EXERCISE GOAL: Give all of the lines again exactly as they read.

MATERIAL PROVIDED:
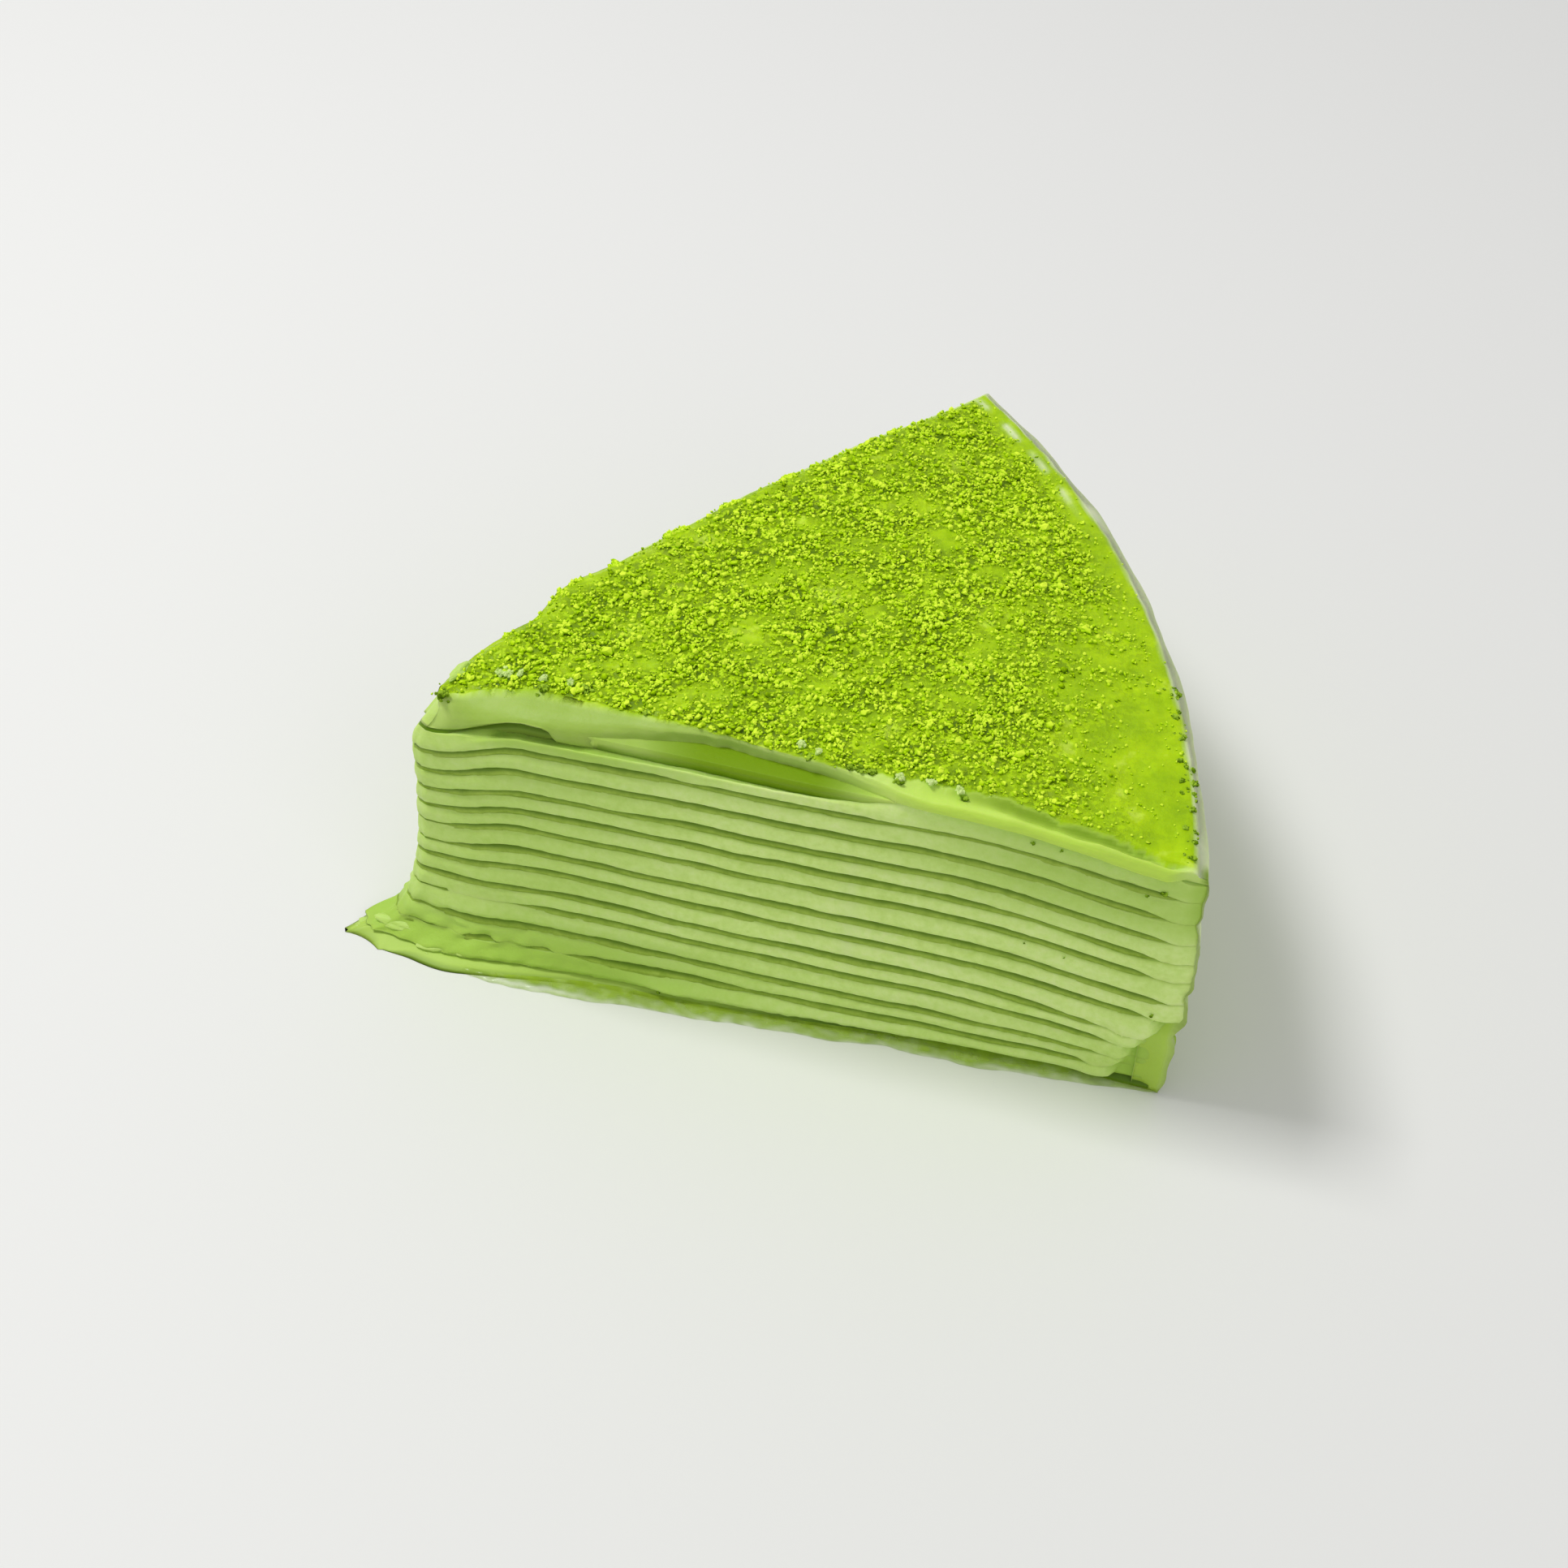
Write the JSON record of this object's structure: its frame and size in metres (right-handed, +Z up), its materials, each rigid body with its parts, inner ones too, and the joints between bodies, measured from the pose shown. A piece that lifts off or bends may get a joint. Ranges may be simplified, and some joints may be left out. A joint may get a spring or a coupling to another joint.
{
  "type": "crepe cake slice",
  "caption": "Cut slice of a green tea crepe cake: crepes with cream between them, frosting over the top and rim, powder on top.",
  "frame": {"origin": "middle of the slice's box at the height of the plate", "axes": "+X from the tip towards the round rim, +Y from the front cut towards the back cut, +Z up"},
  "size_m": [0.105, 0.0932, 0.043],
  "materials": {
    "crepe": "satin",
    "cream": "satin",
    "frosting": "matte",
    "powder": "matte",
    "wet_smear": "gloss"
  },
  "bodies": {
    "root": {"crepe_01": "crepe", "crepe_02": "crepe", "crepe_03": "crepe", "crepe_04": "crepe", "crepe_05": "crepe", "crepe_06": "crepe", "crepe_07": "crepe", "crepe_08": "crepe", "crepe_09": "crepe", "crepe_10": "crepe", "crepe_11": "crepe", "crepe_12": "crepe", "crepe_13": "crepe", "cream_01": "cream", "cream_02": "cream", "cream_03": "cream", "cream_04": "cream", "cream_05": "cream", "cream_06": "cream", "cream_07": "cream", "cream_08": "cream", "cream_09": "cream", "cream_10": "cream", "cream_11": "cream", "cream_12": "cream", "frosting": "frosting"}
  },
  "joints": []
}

ANSWER TO THIS EXERCISE:
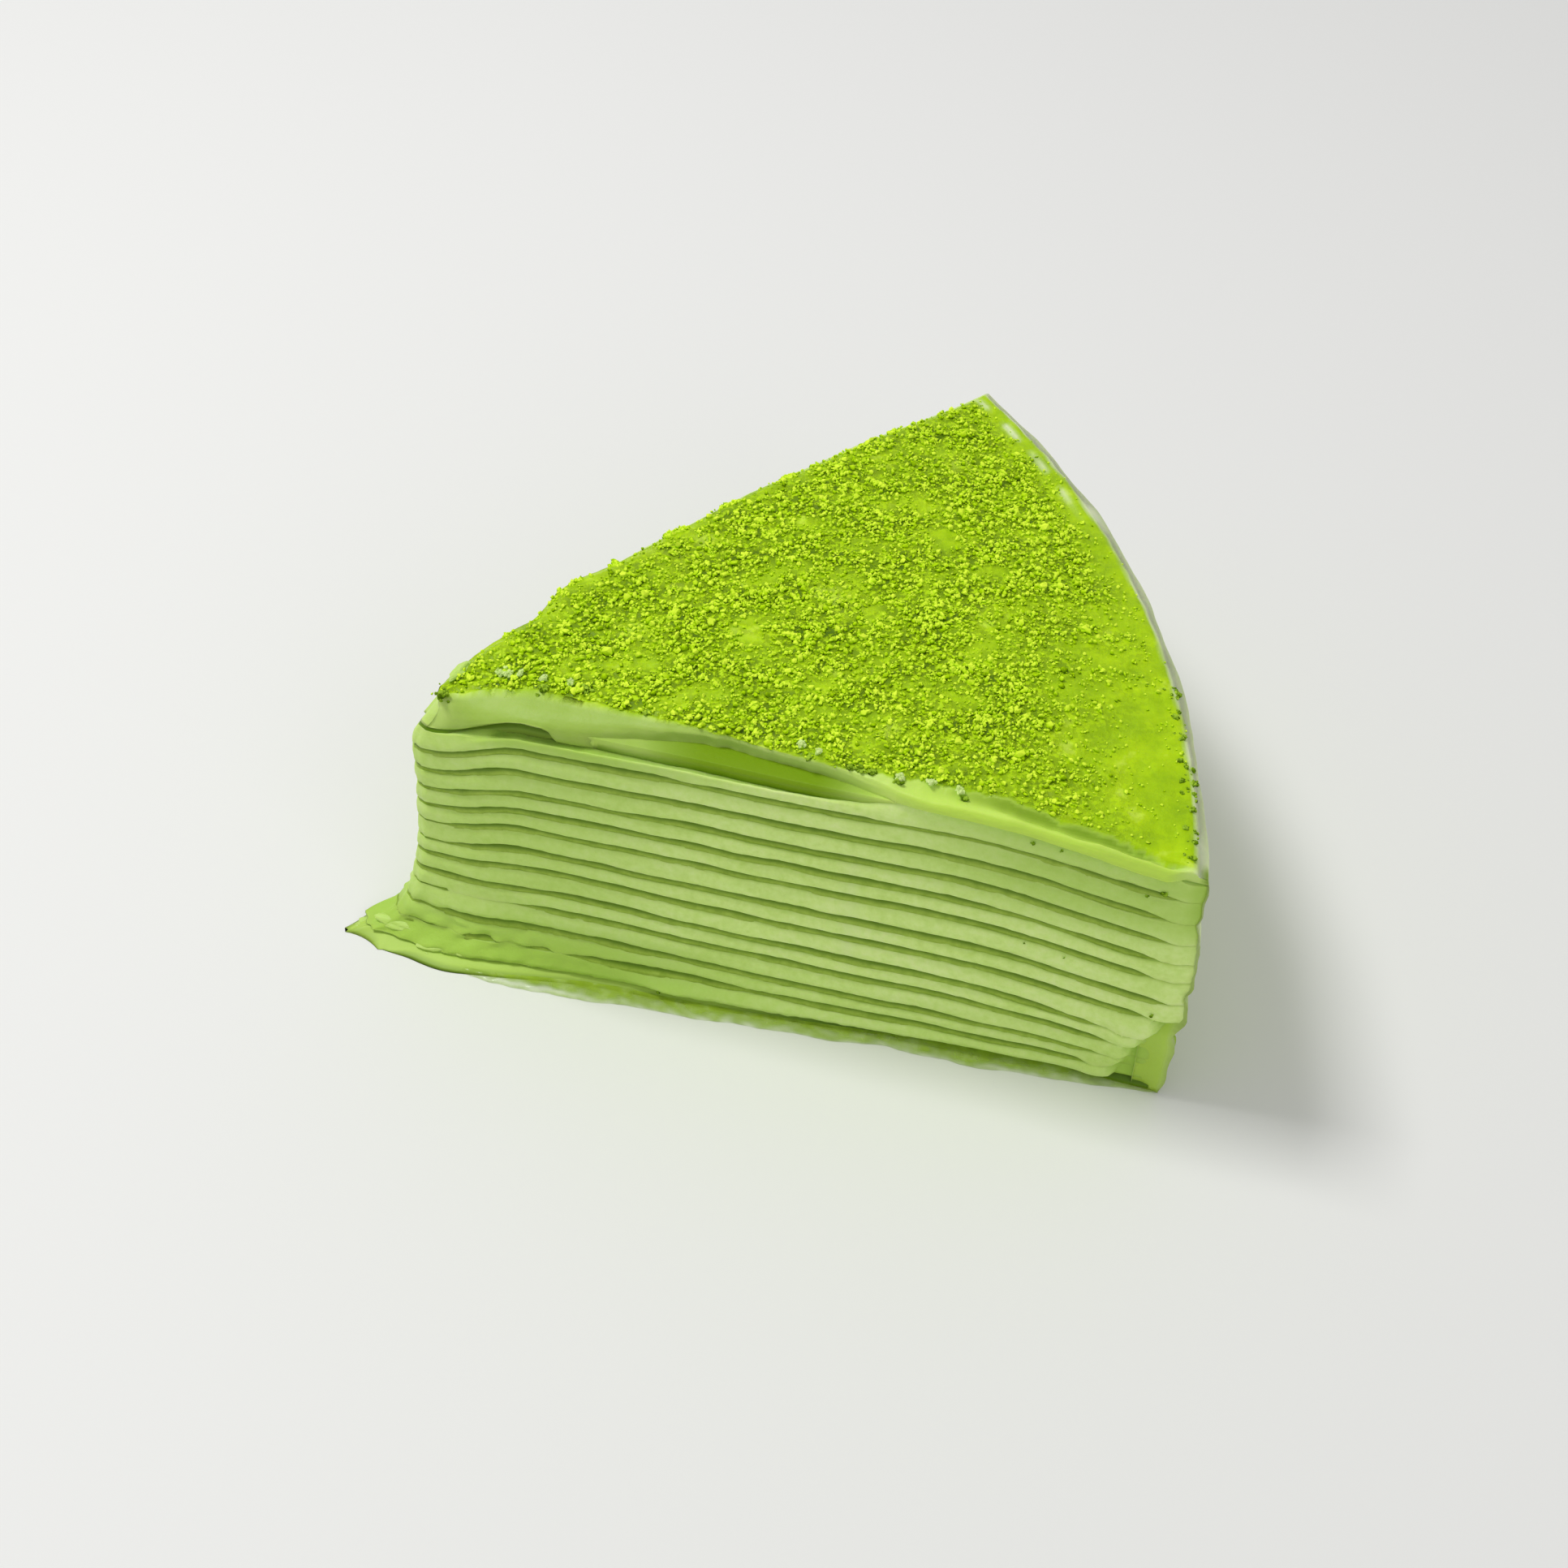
Write the JSON record of this object's structure: its frame and size in metres (right-handed, +Z up), its materials, each rigid body with its parts, inner ones too, and the joints between bodies, measured from the pose shown. A piece that lifts off or bends may get a joint. Ranges may be simplified, and some joints may be left out. A joint may get a spring or a coupling to another joint.
{
  "type": "crepe cake slice",
  "caption": "Cut slice of a green tea crepe cake: crepes with cream between them, frosting over the top and rim, powder on top.",
  "frame": {"origin": "middle of the slice's box at the height of the plate", "axes": "+X from the tip towards the round rim, +Y from the front cut towards the back cut, +Z up"},
  "size_m": [0.105, 0.0932, 0.043],
  "materials": {
    "crepe": "satin",
    "cream": "satin",
    "frosting": "matte",
    "powder": "matte",
    "wet_smear": "gloss"
  },
  "bodies": {
    "root": {"crepe_01": "crepe", "crepe_02": "crepe", "crepe_03": "crepe", "crepe_04": "crepe", "crepe_05": "crepe", "crepe_06": "crepe", "crepe_07": "crepe", "crepe_08": "crepe", "crepe_09": "crepe", "crepe_10": "crepe", "crepe_11": "crepe", "crepe_12": "crepe", "crepe_13": "crepe", "cream_01": "cream", "cream_02": "cream", "cream_03": "cream", "cream_04": "cream", "cream_05": "cream", "cream_06": "cream", "cream_07": "cream", "cream_08": "cream", "cream_09": "cream", "cream_10": "cream", "cream_11": "cream", "cream_12": "cream", "frosting": "frosting"}
  },
  "joints": []
}